Overall, my students were incredibly happy with the inclusion of this text because it engaged with complex subject matters, yet engaged them in a fun reading experience. They were interested in learning about how impactful and poignant the history of this genre truly is. Various students asked for more recommendations of this kind of literature, as well!

2. What other texts lended themselves to discuss childhood and adolescence in nuanced ways that were either unexpected or surprising?

I started the semester off with Shakespeare's Romeo and Juliet, and it was very interesting to see how the students discussed adolescence as a crucial part of the play without my prompting them to do so. Interestingly enough, other texts worked in a similar manner like McCarthy's The Road and Ishiguro's Never Let Me Go, where both texts were great in discussing how conceptions of childhood were complicated within speculative narratives. This often led to discussing how maturity and development need not work in a linear manner.

Another text, Vaughan and Staples' graphic novel Saga, also highlighted childhood and development as quite complicated especially because of the science-fiction element. Morrison's Sula served as a great novel to examine how two characters develop from their childhood into their adulthood, in that it gave our class a more prolonged discussion of difficulties in growing up at as a marginalized person within a real-world society.


3. How does your class's theme carry over to the matters of childhood and adolescence?
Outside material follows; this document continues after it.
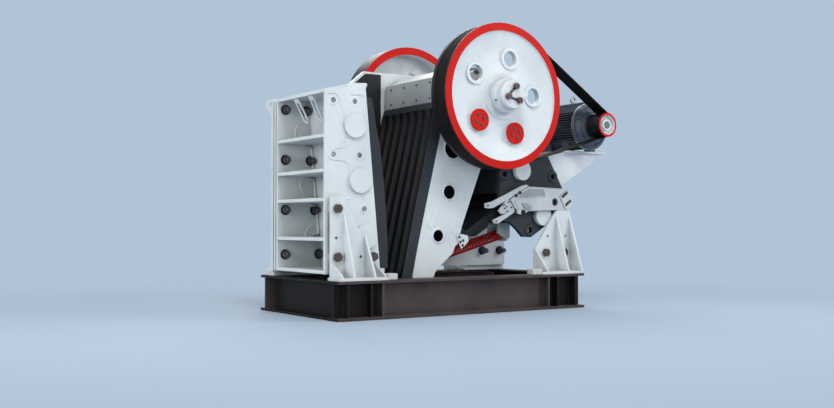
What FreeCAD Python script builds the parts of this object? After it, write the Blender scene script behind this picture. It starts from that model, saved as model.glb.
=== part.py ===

An overarching idea that has connected the texts is just how impactful familial relationships are in affecting the children and adolescent characters' interactions--be it romantic or platonic. Often time, the family structure (or lack thereof) and the surrounding environment that affect the young characters, results in changing the extent to which they are able to foster productive forms of kinship. Therefore, these family relationships are represented as having a clear impact in the affective component of the characters' later relationships. Overall, love is an abstract idea that cannot be rigidly defined and when childhood and adolescence are introduced, my class found it interesting to see how these stages in development were impactful on the later representations of these characters.